Thursday, April 24, 2008

Transforming Western KY Agriculture

Rick Siemer who grew up two blocks from me has grown into a good friend and confidant, so I paid attention when he wrote to me, “One of the most extraordinary entrepreneurs I have ever met is Billy Joe Miles, whose company Miles Enterprises (ME) is located in Owensboro, KY. I consider Billy Joe personally responsible for the development of a successful wheat-growing culture in western Kentucky beginning in the late 1980s, when he (literally) imported intensive wheat cultivation techniques from England. We have partnered with ME our entire time in Kentucky to source wheat and develop relationships. Without ME’s initiative, we probably couldn’t have justified a mill, and farmers down there would be much less successful.”

With those words, I knew that I had to get to Owensboro to meet Billy Joe, so after my talk to the Kentucky Association for Economic Development in Henderson I headed east to meet him.

When I asked him why he got involved in transforming KY ag, he replied, “I did it to keep from going broke. We were only averaging 33 bushel/acre and wheat was selling for $2/bushel. I knew that we had to do something to change that because being able to double-crop wheat and soybeans held so much potential but without even a little profit in the wheat crop, we were sunk.”
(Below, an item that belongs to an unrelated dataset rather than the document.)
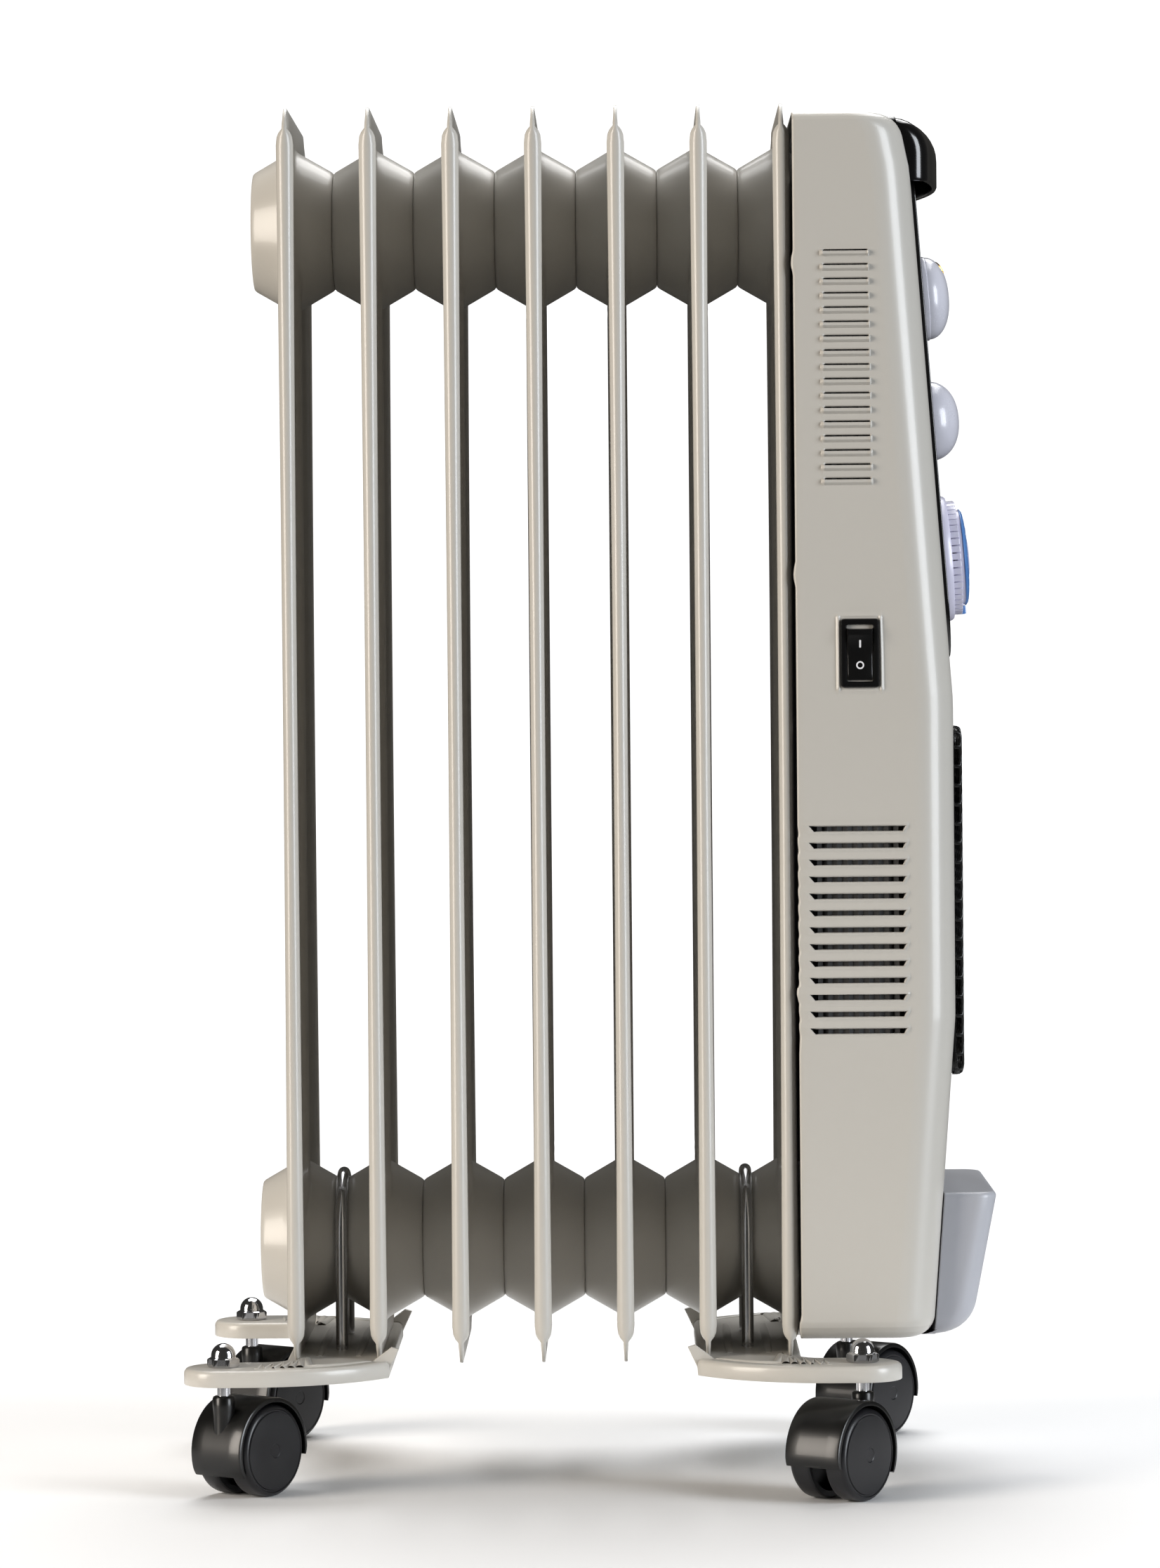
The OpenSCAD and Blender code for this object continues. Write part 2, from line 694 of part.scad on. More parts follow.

His first thought was to go to the University of Kentucky, which told him that he was wasting his time. Kentucky didn’t have the right climate to properly grow wheat, according to the extension service of the University. He next turned to ICI Chemicals, an English company that had several no-till chemicals, which asked him to travel to Great Britain in the mid 80s to take part in an ag think tank which brought together two researchers/marketers from each country in the world.

“I agreed to go if they would get me an appointment with the best agronomist in the world and I met Derrick Hall who showed me some printouts of how he was growing 100+ bushels of wheat in Russia and other places. I hired him as a consultant and had him hire an agronomist who knew how to plant wheat. We then took 20 of our best customers along with 20 journalists and went back to Great Britain. We made a big deal about it which made the university mad, exactly what we wanted because they came out and said that they were going to do research to prove that what we were trying was impossible. We got them engaged which was a big help because prior to that they were the number one enemy of making wheat into a profitable crop.”

It didn’t take long for the results of that effort to have an impact, or as Billy Joe told me, “By the third year we had doubled the wheat yield in the entire state. Now we’ve got farmers growing over 100 bushels/acre virtually every year and with the prices like they are now of $5 to $10/bushel we’ll be up to over 150 bushels/acre quickly.”

Billy Joe who started ME in the car port of his house along with his Dad, who is still his partner at age 87, has now expanded to over 20 plants scattered in KY, TN, IN and IL. His daughter has taken over running the company, his two sons both farm on their own and his 25 year old grandson heads up Billy Joe’s farming operation. Billy Joe continues to travel the world looking for new ideas and recently started a farming operation in Santa Cruz de la Serra, Bolivia. He shut down farming operations that he used to have in Russia and Romania because of the work ethic of the locals which he attributed to the culture of the old Soviet Union, “All they ever had was what they could steal. No one looked upon that as being wrong because of what they saw going on in their country.”

I’m glad that Rick Siemer suggested that I go meet Billy Joe Miles. It was a great visit for me.


Al Cross said...

The story of Billy Joe Miles and Western Kentucky wheat is more complicated and interesting than presented above. It is told in a story in the magazine of the university's College of Agriculture by Laura Skillman, who was an ag reporter in Owensboro before coming to UK. The URL is:

The dean of the college, Scott Smith, tells me, "At least in the context of production agriculture it is one of the best examples of university and private sector collaboration that I know of anywhere. The Wheat Science Group featured in the article has one multiple national awards."

Al Cross, Director
Institute for Rural Journalism and Community Issues
School of Journalism, College of Communications
University of Kentucky
Read The Rural Blog at

BoomtownUSA said...

Thanks for sharing this link. I'm certain that my readers will want to read more about the transformation of KY wheat farming.

Private/public partnerships like this are a wave of the future and I hope that other states can learn from this example.